Wood’s order raises the possibility of further embarrassing disclosures involving Cohen[.]

It sure did! It turns out that Trump’s minister of propaganda at FAUX News (aka Trump TV), Sean Hannity, is also a client of Michael Cohen. Sean Hannity Is Named as Client of Michael Cohen, Trump’s Lawyer:

Lawyers for Mr. Cohen, the president’s longtime personal lawyer and fixer, had sought to keep the identity of one of Mr. Cohen’s clients a secret in a court challenge of an F.B.I. search of Mr. Cohen’s office.

But after several minutes of back and forth between the government and Mr. Cohen’s lawyers, Kimba M. Wood, a judge for the United States District Court for the Southern District of New York, ordered that Mr. Cohen’s lawyer, Stephen Ryan, disclose in open court the name of a client in question, who turned out to be Sean Hannity.

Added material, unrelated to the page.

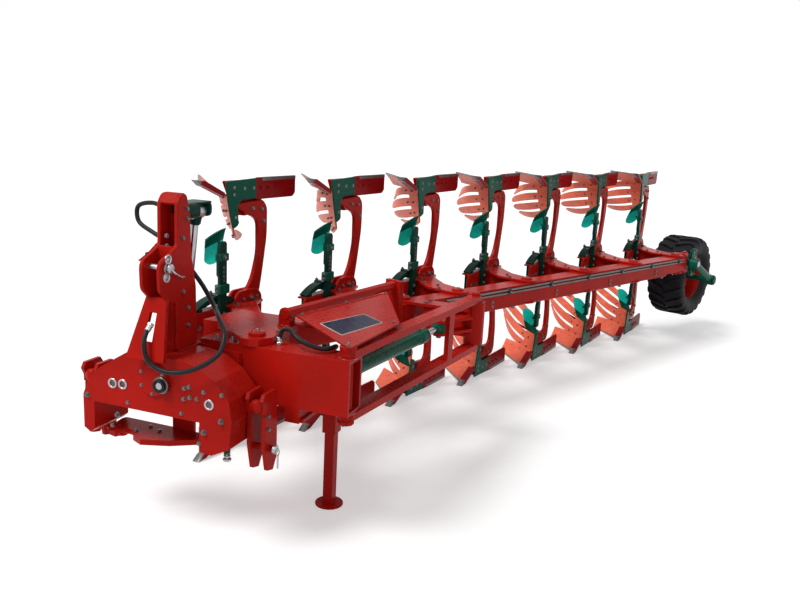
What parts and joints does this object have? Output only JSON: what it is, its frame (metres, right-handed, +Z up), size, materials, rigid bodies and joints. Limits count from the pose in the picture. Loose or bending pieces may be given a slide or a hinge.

Before Mr. Hannity’s name was revealed in the courtroom, Mr. Ryan had argued that the mysterious client was a “prominent person” who wanted to keep his identity a secret because he would be “embarrassed” to be identified as a client of Mr. Cohen’s.

After Mr. Hannity was named, there were audible gasps in the courtroom.

Trump’s minister of propaganda later directly contradicted the attorney-client assertion by Cohen’s lawyers:

Just before 4 p.m., Hannity posted a message on Twitter: “Michael Cohen has never represented me in any matter. I never retained him, received an invoice, or paid legal fees. I have occasionally had brief discussions with him about legal questions about which I wanted his input and perspective.”

In a follow-up tweet, Mr. Hannity added, “I assumed those conversations were confidential, but to be absolutely clear they never involved any matter between me and a third-party.”

* * *

In a legal filing before the proceeding on Monday, Mr. Cohen revealed that he had worked as a lawyer since 2017 for 10 clients, seven of whom he served by providing “strategic advice and business consulting.” Of the other three, two were President Trump and the Republican fund-raiser Elliott Broidy, the filing said. The third person remained unnamed — at least until Judge Wood forced Mr. Cohen’s lawyers to identify him as Mr. Hannity before a packed courtroom.

Finally, U.S. District Judge Kimba Wood on Monday rejected an attempt by President Trump and his longtime personal lawyer, Michael D. Cohen, to block prosecutors in Manhattan from immediately reviewing a trove of materials seized in F.B.I. raids last week on Mr. Cohen’s office, home, hotel room and safe deposit box. Judge Rejects Trump’s Request to Review Seized Cohen Materials.